Maybe when we are born again is when we get our soul or spirit. 

I think our soul is the part of us that is our resurrected body. the part of us that is left when we die a physical death. I believe only Christians will live after a physical death and that being as a spiritual body/soul.


----------



## gordon 2 (Feb 23, 2017)

The soul is all of me according to Deuteronomy's account of what God says.


12:20 When the LORD thy God shall enlarge thy border, as he hath promised thee, and thou shalt say, I will eat flesh, because thy soul longeth to eat flesh; thou mayest eat flesh, whatsoever thy soul lusteth after. 21If the place which the LORD thy God hath chosen to put his name there be too far from thee, then thou shalt kill of thy herd and of thy flock, which the LORD hath given thee, as I have commanded thee, and thou shalt eat in thy gates whatsoever thy soul lusteth after.


----------



## hobbs27 (Feb 23, 2017)

Artfuldodger said:


> I wonder if it is our spiritual being that is different from our flesh? I think our mind is part of our flesh because it causes us to sin.
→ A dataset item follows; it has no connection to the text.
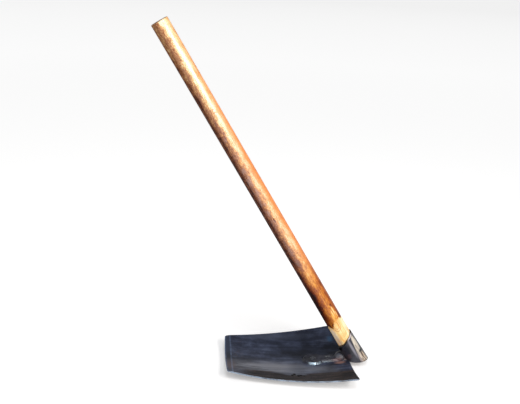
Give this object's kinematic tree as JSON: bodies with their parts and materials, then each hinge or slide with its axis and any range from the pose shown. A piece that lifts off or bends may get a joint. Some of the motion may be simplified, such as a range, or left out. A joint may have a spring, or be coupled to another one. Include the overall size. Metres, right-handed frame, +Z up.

My skin and bones doesn't cause me to sin but my mind does.
> 
> Maybe when we are born again is when we get our soul or spirit.
> 
> I think our soul is the part of us that is our resurrected body. the part of us that is left when we die a physical death. I believe only Christians will live after a physical death and that being as a spiritual body/soul.




Can you differentiate Soul from Spirit or are they the same to you?


----------



## Artfuldodger (Feb 23, 2017)

I think my soul and spirit are the same.


----------



## gordon 2 (Feb 23, 2017)

hobbs27 said:


> Can you differentiate Soul from Spirit or are they the same to you?



Yes I can. Very different. There is soul, spirit and Spirit.

However I understand that many use the word soul to mean spirit. And this is fine with me.

The Holy Spirit does minister to the body and the spirit and all the soul. But sometimes only to the body-- as in healing someone physically event though they themselves don't believe and won't believe after the healing....etc... But most time faith is a Spirit to spirit relationship...at least in the Christian context.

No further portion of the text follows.